Propagating Disease Management With Limited Effectiveness

There is little evidence regarding how or whether forecasting improves healthcare value.11 This is due to both the modest level of research and what is termed the “impactibility problem.2 That is, even if prediction algorithms accurately identify at-risk patients, intervening to achieve desired outcomesis often inhibited by limitations of current disease management approaches or the general state of medical science.

Lack of Transparency and Standardization

Private companies often develop and sell statistical prediction algorithms and therefore have strong incentives to keep “recipes proprietary. Furthermore, standards do not exist for governing key forecasting realms such as appropriate patients and outcomes to target, risk factors that should be considered, appropriate structures of forecasting equations, and acceptable levels of accuracy. This lack of transparency is reminiscent of the 1990s, when insurers often treated criteria for medical necessity coverage as proprietary, likely contributing to the managed care backlash.

Short-Term Focus

Because of the rapid turnover of insurance coverage and current rules allowing some high-risk individuals to be denied coverage, most health plans and employers have tended to forecast short-term, high-cost outcomes such as rehospitalization or next year's utilization. But predictive techniques could also identify patients who need care that has longer-term benefits; for example, identifying persons especially in need of interventions such as cancer screening, obesity prevention, or cholesterol control.


Policy makers, tool developers, and health plans should consider strategies to enhance the benefits and minimize potential negative consequences of healthcare forecasting. Such strategies include the following 4 approaches.

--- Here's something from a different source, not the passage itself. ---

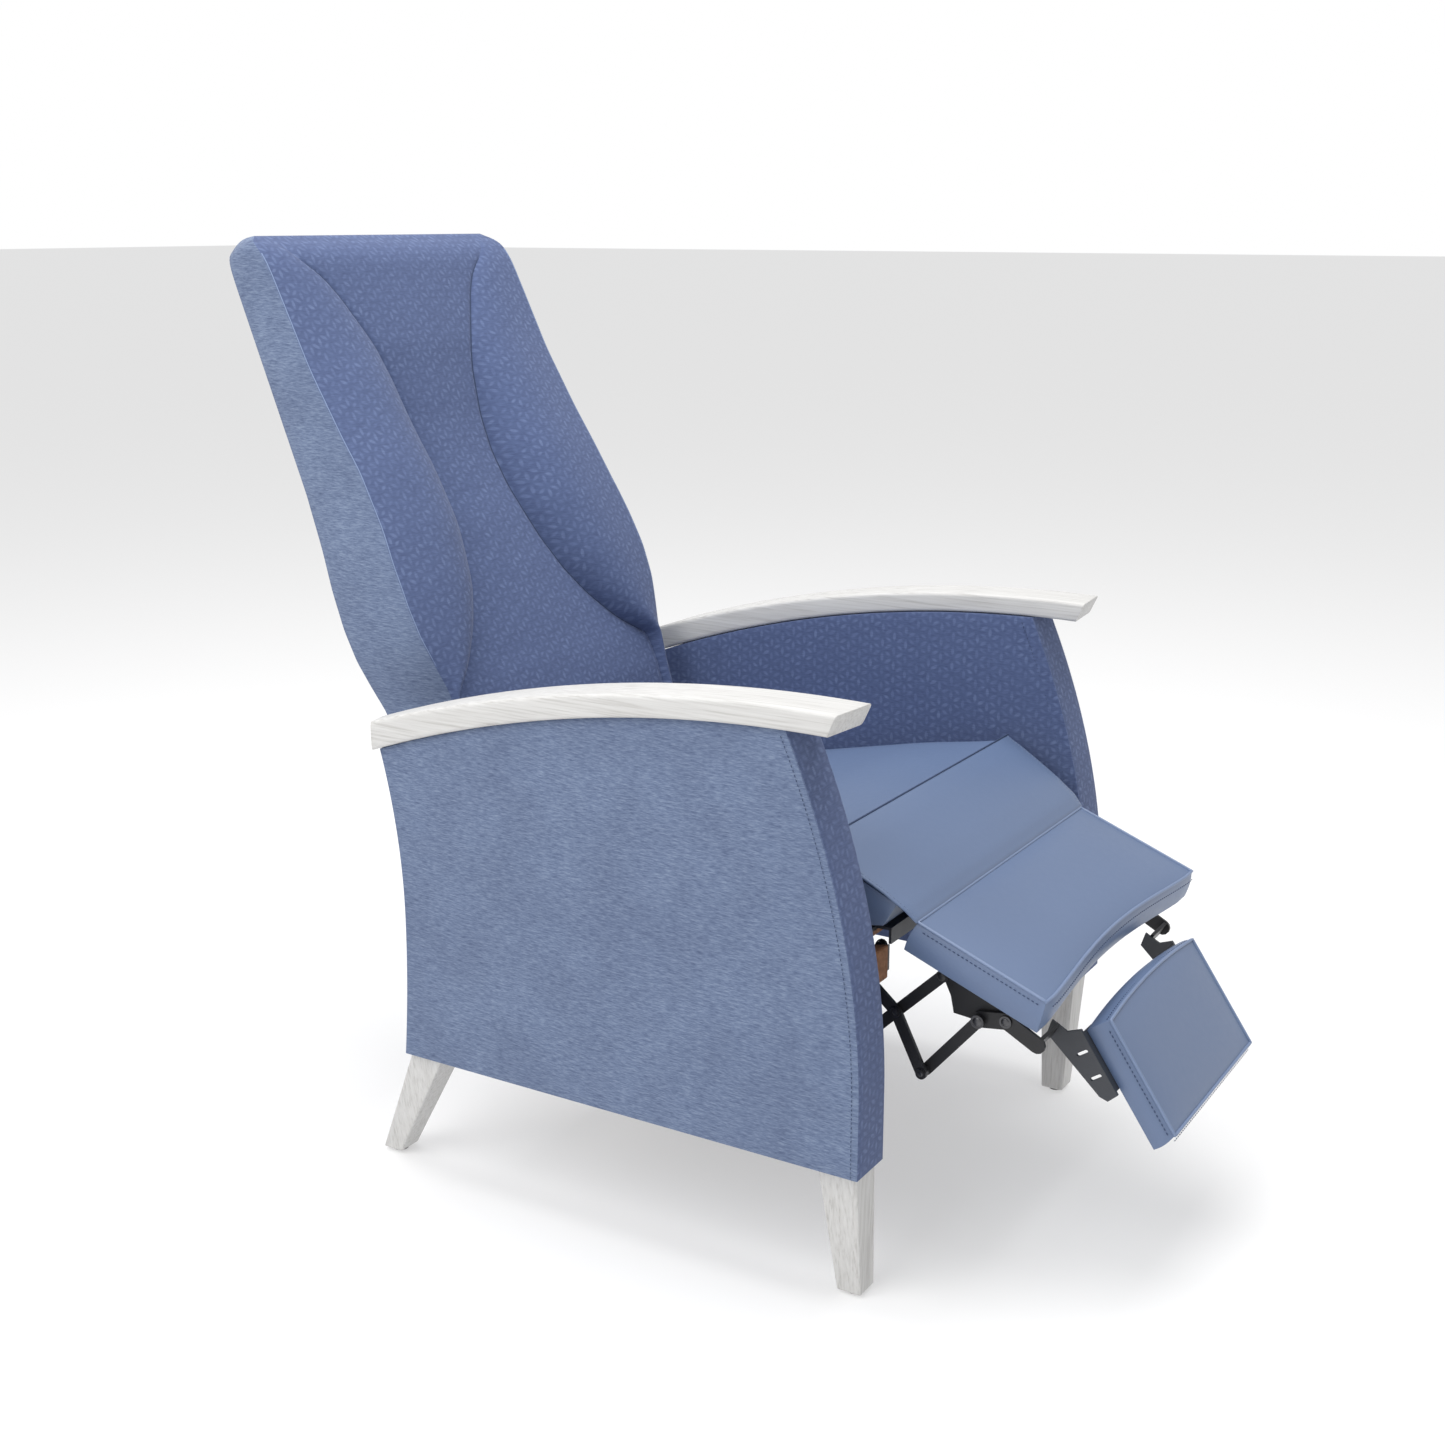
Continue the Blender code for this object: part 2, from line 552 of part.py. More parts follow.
def make_seat_cushion(seat):
    nose_y, seam_y = -0.323, SEAT_SEAM[0]
    cushion = slab("seat_cushion", seat_cushion_outline(), SIDE, -SEAT_HALF_REAR, SEAT_HALF_REAR)
    half = [(SEAT_HALF_REAR, SEAT_REAR_Y + 0.01), (SEAT_HALF_REAR, -0.12), (SEAT_HALF_SEAM, seam_y),
            (SEAT_HALF_NOSE, nose_y - 0.01)]
    plan = half + [(-x, y) for x, y in half[::-1]]
    cushion = combine(cushion, slab("plan", plan, PLAN, 0.2, 0.6), "INTERSECT")
    keep(round_edges(cushion, 0.002, 1), "vinyl", seat)


# ---- back ------------------------------------------------------------------------------------------------


def back_shape(name, low_q, half_trim, low_s=BACK_LOW):
    """The back's volume in front of low_q: its side view crossed with its front view."""
    front = [(s, q) for s, q in BACK_FRONT if s >= low_s]
    side_view = [back_point(s, q) for s, q in front]
    side_view += [back_point(BACK_HIGH, 0.030), back_point(BACK_HIGH - 0.004, low_q), back_point(low_s, low_q)]
    made = slab(name, side_view, SIDE, -0.3, 0.3)
    half = [(width - half_trim, s) for s, width in BACK_SIDE]
    outline = half + [(-x, s) for x, s in half[::-1]]
    return combine(made, slab("front_view", outline, BACK_PLAN, -0.1, 0.2), "INTERSECT")


def make_back():
    back = body("back", BACK_HINGE)
    cushion = back_shape("back_cushion", 0.004, 0.0)
    pocket_half, pocket_high = BACK_POCKET_HALF, BACK_POCKET_HIGH
    pocket = [(-pocket_half, BACK_LOW - 0.05), (pocket_half, BACK_LOW - 0.05),
              (pocket_half, pocket_high), (-pocket_half, pocket_high)]
    cushion = combine(cushion, slab("pocket", pocket, BACK_PLAN, -0.05, BACK_POCKET_DEPTH), "DIFFERENCE")
    keep(cushion, "pattern_fabric", back)
    half = [(width - 0.004, s) for s, width in BACK_SIDE]
    panel = slab("back_panel", half + [(-x, s) for x, s in half[::-1]], BACK_PLAN, BACK_PANEL_REAR, BACK_PANEL_FRONT)
    keep(round_edges(panel, 0.004, 2, angle=60), "heather_fabric", back)
    width, low, high = BACK_BOARD_HALF, BACK_BOARD_LOW, BACK_BOARD_HIGH
    board = [(-width, low), (width, low), (width, high), (-width, high)]
    keep(slab("back_board", board, BACK_PLAN, *BACK_BOARD_LANE), "plywood", back)
    for word, side in SIDES:
        points = [BACK_HINGE, *(back_point(*spot) for spot in STRAP_LINE)]
        strap = slab("back_strap_" + word, strip(points, STRAP_HALF), SIDE, *lane(side, STRAP_LANE),
                     holes=[circle(BACK_HINGE, HOLE_RADIUS)])
        keep(strap, "black_steel", back)
        bolt = rod("back_pivot_bolt_" + word, BACK_HINGE, STUD_RADIUS, *lane(side, BOLT_LANE))
        head = rod("head", BACK_HINGE, BOLT_HEAD_RADIUS, *lane(side, BOLT_HEAD_LANE), count=6)
        keep(combine(bolt, head, "UNION"), "grey_steel", back)


# ---- leg rest and foot pad -------------------------------------------------------------------------------


def leg_front_edge(x):
    """How far the leg rest reaches from its seam: a shallow hollow between two straight corners."""
    share = min(1.0, abs(x) / LEG_SCOOP_HALF)
    return LEG_LENGTH + 0.0015 - LEG_SCOOP * (0.5 + 0.5 * math.cos(math.pi * share)) ** 0.6


def leg_outline(margin):
    half = LEG_HALF - margin
    edge = [(x, leg_front_edge(x) - margin) for x in spread(half, -half, 25)]
    return [(-half, LEG_REAR + margin), (half, LEG_REAR + margin)] + edge


def pad_outline(margin):
    half = PAD_HALF - margin
    edge = [(x, margin - PAD_CROWN * (1 - (x / PAD_HALF) ** 2)) for x in spread(-half, half, 13)]
    return edge + [(half, PAD_LENGTH - margin), (-half, PAD_LENGTH - margin)]


def make_padded_board(stem, outline, frame, thick, parent):
    """A cushion with a board let into its underside."""
    cushion = slab(stem + "_cushion", outline(0.0), frame, 0.0, thick)
    recess = slab("recess", outline(BOARD_MARGIN - GAP), frame, thick - BOARD_THICK - GAP, thick + 0.02)
    keep(combine(cushion, recess, "DIFFERENCE"), "vinyl", parent)
    keep(slab(stem + "_board", outline(BOARD_MARGIN), frame, thick - BOARD_THICK, thick), "plywood", parent)


def make_leg_rest():
    leg_rest = body("leg_rest", LEG_HINGE)
    make_padded_board("leg", leg_outline, LEG_PLAN, LEG_THICK, leg_rest)
    under = LEG_THICK + GAP
    for word, side in SIDES:
        lug = [(SCISSOR_TOP[0] + LUG_RADIUS * math.cos(a), SCISSOR_TOP[1] + LUG_RADIUS * math.sin(a))
               for a in spread(math.radians(110), math.radians(235), 6)][::-1]
        pivot = [(PAD_PIVOT[0] + LUG_RADIUS * math.cos(a), PAD_PIVOT[1] + LUG_RADIUS * math.sin(a))
                 for a in spread(math.radians(270), math.radians(150), 6)]
        outline = [leg_point(along, under + below) for along, below in BRACKET_ROOT]
        outline += [*pivot[::-1], *BRACKET_HOLLOW]
        plate = slab("leg_bracket_" + word, outline, SIDE, *lane(side, BRACKET_LANE))
        for centre, reach in ((SCISSOR_TOP, SCISSOR_LANE[1]), (PAD_PIVOT, LEVER_LANE[1] + OVERLAP)):
            stud = rod("stud", centre, STUD_RADIUS, *lane(side, (BRACKET_LANE[0] + OVERLAP, reach)))
            plate = combine(plate, stud, "UNION")
        start, end = LEG_FLANGE
        flange = [leg_point(start, under), leg_point(end, under), leg_point(end, under + FLANGE_THICK),
                  leg_point(start, under + FLANGE_THICK)]
        tab = slab("flange", flange, SIDE,
                   *lane(side, (BRACKET_LANE[0] - FLANGE_WIDTH, BRACKET_LANE[0] + OVERLAP)))
        keep(combine(plate, tab, "UNION"), "black_steel", leg_rest)


def make_foot_pad():
    foot_pad = body("foot_pad", PAD_PIVOT)
    make_padded_board("foot", pad_outline, PAD_PLAN, PAD_THICK, foot_pad)
    behind = PAD_THICK + GAP
    for word, side in SIDES:
        arm = slab("foot_lever_" + word, strip([PAD_LINK_TOP, PAD_PIVOT, KNUCKLE], LUG_RADIUS), SIDE,
                   *lane(side, LEVER_LANE), holes=[circle(PAD_PIVOT, HOLE_RADIUS)])
        stud = rod("stud", PAD_LINK_TOP, STUD_RADIUS,
                   *lane(side, (LEVER_LANE[0] + OVERLAP, PAD_LINK_LANE[1] + RIVET_BACK)))
        arm = combine(arm, stud, "UNION")
        along = (Vector(KNUCKLE) - Vector(PAD_PIVOT)).normalized() * BAR_THICK / 2
        upward = Vector((-along.y, along.x)).normalized() * LUG_RADIUS * 0.94
        bar = [Vector(KNUCKLE) + a * along + b * upward for a, b in ((-1, -1), (1, -1), (1, 1), (-1, 1))]
        cross = slab("cross", bar, SIDE, *lane(side, (SLOT_PLATE_LANE[1] + GAP, LEVER_LANE[0] + OVERLAP)))
        keep(combine(arm, cross, "UNION"), "black_steel", foot_pad)
        outline = [*SLOT_PLATE_NECK, *(pad_point(along, behind + below) for along, below in SLOT_PLATE_EDGE)]
        slots = [strip([pad_point(place, behind + reach) for reach in SLOT_SPAN], SLOT_RADIUS, 4)
                 for place in SLOT_PLACES]
        plate = slab("slot_plate_" + word, outline, SIDE, *lane(side, SLOT_PLATE_LANE), holes=slots)
        start, end = PAD_FLANGE
        flange = [pad_point(start, behind), pad_point(end, behind), pad_point(end, behind + FLANGE_THICK),
                  pad_point(start, behind + FLANGE_THICK)]
        tab = slab("flange", flange, SIDE,
                   *lane(side, (SLOT_PLATE_LANE[0] - PAD_FLANGE_WIDTH, SLOT_PLATE_LANE[0] + OVERLAP)))
        keep(combine(plate, tab, "UNION"), "grey_steel", foot_pad)


# ---- scissor linkage -------------------------------------------------------------------------------------


def make_link(name, side, points, link_lane, parent, hole=None, heads=()):
    """A flat link with a hole at the joint that it turns on and raised rivet heads where it crosses the others.
    Each head is (centre, radius, low, high), with its span given across the chair."""
    holes = [circle(hole, HOLE_RADIUS)] if hole else []
    link = slab(name, strip(points, LINK_HALF), SIDE, *lane(side, link_lane), holes=holes)
    for centre, radius, low, high in heads:
        link = combine(link, rod("head", centre, radius, *lane(side, (low, high)), count=14), "UNION")
    keep(link, "black_steel", parent)


def make_links():
    lift = body("lift_links", LIFT_PIVOT)
    scissor = body("scissor_links", SCISSOR_TOP)
    pad = body("pad_links", PAD_LINK_TOP)
    for word, side in SIDES:
        low, high = LIFT_LANE
        outer_heads = [(centre, RIVET_RADIUS, high - OVERLAP, high + RIVET_HEIGHT)
                       for centre in (SCISSOR_CROSS, LIFT_END)]
        spacer = (LIFT_END, RIVET_RADIUS, PAD_LINK_LANE[1] + GAP, low + OVERLAP)
        make_link("lift_link_" + word, side, [LIFT_PIVOT, LIFT_ELBOW, SCISSOR_CROSS, LIFT_END], LIFT_LANE, lift,
                  hole=LIFT_PIVOT, heads=[*outer_heads, spacer])
        low = SCISSOR_LANE[0]
        make_link("scissor_link_" + word, side, [SCISSOR_TOP, SCISSOR_CROSS, SCISSOR_TAIL], SCISSOR_LANE, scissor,
                  hole=SCISSOR_TOP, heads=[(SCISSOR_CROSS, RIVET_RADIUS, low - RIVET_BACK, low + OVERLAP)])
        low = PAD_LINK_LANE[0]
        make_link("pad_link_" + word, side, [PAD_LINK_TOP, LIFT_END], PAD_LINK_LANE, pad,
                  hole=PAD_LINK_TOP, heads=[(LIFT_END, RIVET_RADIUS, low - RIVET_BACK, low + OVERLAP)])


make_base()
make_seat()
make_back()
make_leg_rest()
make_foot_pad()
make_links()
for axis in PARTS.objects:
    if axis.type == "EMPTY":
        axis.location.y -= MIDDLE_Y
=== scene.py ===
# %% [markdown]
# # A patient recliner, piece by piece
# The chair stands on four tapered wooden legs. Two upholstered arm panels carry curved wooden caps, and
# between them a seat glides, a back reclines and a two-part leg rest unfolds on black steel links. The
# rigid frame comes in ready made, and these cells add what an upholsterer and a finisher would: padded
# covers, seams, stitches, rivets, grain.

import json
import math

import bmesh
import bpy
import numpy as np
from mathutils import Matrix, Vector


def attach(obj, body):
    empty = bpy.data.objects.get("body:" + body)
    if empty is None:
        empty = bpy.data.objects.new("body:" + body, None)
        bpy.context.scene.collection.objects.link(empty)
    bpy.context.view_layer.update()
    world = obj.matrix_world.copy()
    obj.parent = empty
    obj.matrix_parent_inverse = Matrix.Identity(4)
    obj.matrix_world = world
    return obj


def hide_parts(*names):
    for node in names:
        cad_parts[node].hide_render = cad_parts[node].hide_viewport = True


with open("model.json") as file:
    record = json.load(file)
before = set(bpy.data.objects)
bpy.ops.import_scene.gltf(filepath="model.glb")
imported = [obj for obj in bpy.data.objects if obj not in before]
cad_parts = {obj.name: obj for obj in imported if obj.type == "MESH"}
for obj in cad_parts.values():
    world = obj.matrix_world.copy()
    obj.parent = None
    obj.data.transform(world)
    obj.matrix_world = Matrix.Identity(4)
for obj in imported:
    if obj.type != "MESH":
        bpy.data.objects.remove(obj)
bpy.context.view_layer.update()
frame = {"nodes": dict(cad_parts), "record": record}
nodes = frame["nodes"]

# %% [markdown]
# ## The side views
# Most of this chair is drawn from the side. Its outlines are kept as (y, z) in the upholsterer's own
# measure, which starts at the front of the arm caps' arc, so `place` moves a point into the frame,
# whose origin is the middle of the chair. The numbers that set the chair's shape are all here, to be
# found and changed in one place.

# %% Dimensions of the chair
MIDDLE_Y = 0.0119  # the frame's origin in the side views' y

ARM_OUTER, ARM_INNER, ARM_FLOOR = 0.347, 0.287, 0.162
CAP_OUTER, CAP_INNER = 0.355, 0.289
CAP_APEX_Y, CAP_TOP_Z, CAP_TOP_R, CAP_UNDER_Z, CAP_UNDER_R = -0.24, 0.655, 1.675, 0.631, 1.51
CAP_FRONT_TOP_Y, CAP_FRONT_UNDER_Y, CAP_REAR_Y = -0.294, -0.283, 0.300
REAR_SLANT = 0.040  # how much further back an arm's rear end reaches on its inner side
SIDES = (("right", -1), ("left", 1))


def place(x, y, z):
    """A point of the side views, moved into the frame."""
    return Vector((x, y - MIDDLE_Y, z))


def arm_front(z):
    return -0.319 + 0.588 * max(0.0, z - 0.24) ** 2


def arm_rear(z):
    return 0.272 + (0.68 if z > 0.335 else 0.30) * (z - 0.335) ** 2


def cap_under(y):
    return CAP_UNDER_Z - (y - CAP_APEX_Y) ** 2 / (2 * CAP_UNDER_R)


def cap_top(y):
    return CAP_TOP_Z - (y - CAP_APEX_Y) ** 2 / (2 * CAP_TOP_R)


print("arm panel:", round((arm_rear(0.3) - arm_front(0.3)) * 1000), "mm deep at its waist")

# %% [markdown]
# ## Small tools
# Nearly every cover is the same kind of thing: two curved faces over one outline, closed by a border
# between them. `cushion_mesh` makes it from two functions of (u, v), which keeps every seam on a row or a
# column of the grid. Faces are then sorted into finishes by which of the three parts they belong to.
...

Increased Transparency and Standardization

Health insurers and physician groups should share key information about their use of healthcare forecasting such as data inputs, types of algorithms used, and predicted outcomes. This sharing would enable better understanding of the impact of predictions on their enrolled populations. Such data collection could be voluntary and added to existing quality reporting that occurs through the Centers for Medicare & Medicaid Services and the National Committee for Quality Assurance. As suggested by a recent article critiquing hospital readmission forecasting,12 the scientific community should establish minimum accuracy benchmarks for models predicting various established outcomes. Additional standards should be developed for model development and deployment.


In the future, key research priorities should include examining the impact of predictive models on quality, the contribution of new data sources on forecasting accuracy, and the degree to which forecast-based interventions contribute to disparities between targeted and excluded patients. Better understanding is needed regarding optimum predictive algorithms such as automated approaches that detect patterns and correlations (data mining and artificial intelligence) versus algorithms that incorporate investigator hypotheses and iterative feedback (structured and learning models). To improve the effectiveness of disease management, continuing research on how forecasting can best identify patients amenable to feasible interventions will be essential.

Incentives for Long-Term Health Maintenance

A full discussion of policies that encourage employers, physicians, and health plans to cultivate long-term accountability toward patients goes beyond the scope of this commentary. However, such policies could encourage stakeholders to expand the application of innovative forecasting tools that promote health among patients likely to experience adverse health events well into the future, rather than just those at short-term “risk.”

Increased Oversight or Self-Regulation

If negative effects as described above are in fact documented, increased external oversight or self-regulation by stakeholders might be needed. For example, regulations could address how long-term health should be added to forecasts. Although the Affordable Care Act proscribes bias against patients with high predicted morbidity, potential abuses such as dropping of vulnerable patients should be monitored.